Now that Marcus Stroman is done pitching on his current contract as a member of the New York Mets, we can look back at how the trade that brought him to the Big Apple came to be.
The Mets, who have suffered injuries to Noah Syndergaard and Michael Wacha, are now desperately thin in their starting rotation.
While this decision will have a major impact on the franchise in 2020 and potentially beyond, now seems like the perfect time to jump in the not-so-way-back machine and revisit the deal that landed Stroman in NYC on July 28th, 2019.
News that the Mets and Toronto Blue Jays had agreed to a blockbuster transaction broke before the league’s annual trade deadline. The move sent the 2019 All-Star and 2017 Gold Glove pitcher to New York in exchange for two of the Mets’ top pitching prospects. At the time, the surprise deal was called a “stroke of genius” by USA Today’s Bob Nightengale.
It also allowed the Mets to assemble one the best three-headed pitching units in recent memory.
Stroman pitched well during his single season in Flushing. Over the latter part of the 2019 season he recorded a 4-2 record, a 3.77 ERA, and 60 strikeouts in 11 starts.

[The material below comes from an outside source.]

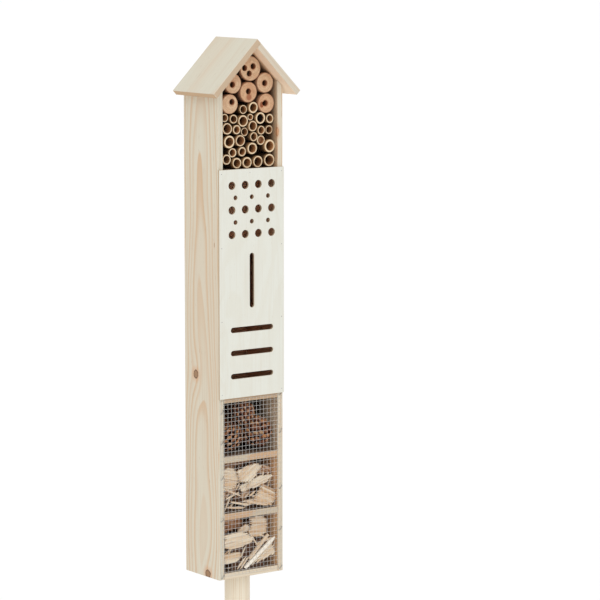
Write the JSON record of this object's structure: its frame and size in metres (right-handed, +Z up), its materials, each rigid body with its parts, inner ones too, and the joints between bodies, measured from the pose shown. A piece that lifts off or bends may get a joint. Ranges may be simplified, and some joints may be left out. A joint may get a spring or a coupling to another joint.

He also was a key part in a second-half surge that saw the Mets finish as the best NL team to miss the postseason.
While Stroman gave fans many reasons to be excited about the future, the move feels lack-luster in hindsight. To be fair, no one could have predicted a worldwide pandemic and historic shortened season. We all expected Stroman to play a full 2020 season alongside fellow aces Jacob deGrom and Syndergaard before he entered free agency at the end of the year.
However, a pandemic did happen. And Stroman’s opt-out means there is a real likelihood that he trade netted the Mets 11 games and a missed postseason. It is hardly materialized into the blockbuster we all expected. This hurts especially when you consider…
Kay has looked impressive in three major league appearances this season, posting a 1.13 ERA over eight innings pitched out of the bullpen. Unsurprisingly, his combination of production and potential have led to serious speculation that he may soon be deserving of a starting role.
Woods-Richardson on the other hand has also impressed during his time in Canada. The 19-year-old prospect has performed well in the minor leagues and “turned heads” during his time in the Jays’ summer camp.
While the Mets still have youngster David Peterson and prospect Matthew Allan in their system, their future does not look as bright as it did before the trade. This reality makes Stroman opting out and potentially resigning elsewhere hurt all the more.
To be clear, I do not begrudge anyone who elects to avoid playing during this unique season and circumstances. There is an active pandemic in our midst and each player has the right to make the best decision for themselves and their families.
I don’t even lament Stroman for waiting until he accrued the necessary service time to become a free agent after the season. Baseball is a business. It’s a smart move.
That being said, it seems as though a trade once considered to be a win by the Mets was clearly a victory for the Blue Jays. The team was able to acquire a major boost to their future staff in exchange for just 11 starts from their former star.
However, there is one scenario where the Mets can still save face. Stroman has been publicly complimentary of his time in the Mets organization. If GM Brodie Van Wagenen and the rest of the front office can use their relationship with Stroman as a way of re-signing him to a longer-term deal in the offseason, it would elevate much of the sting.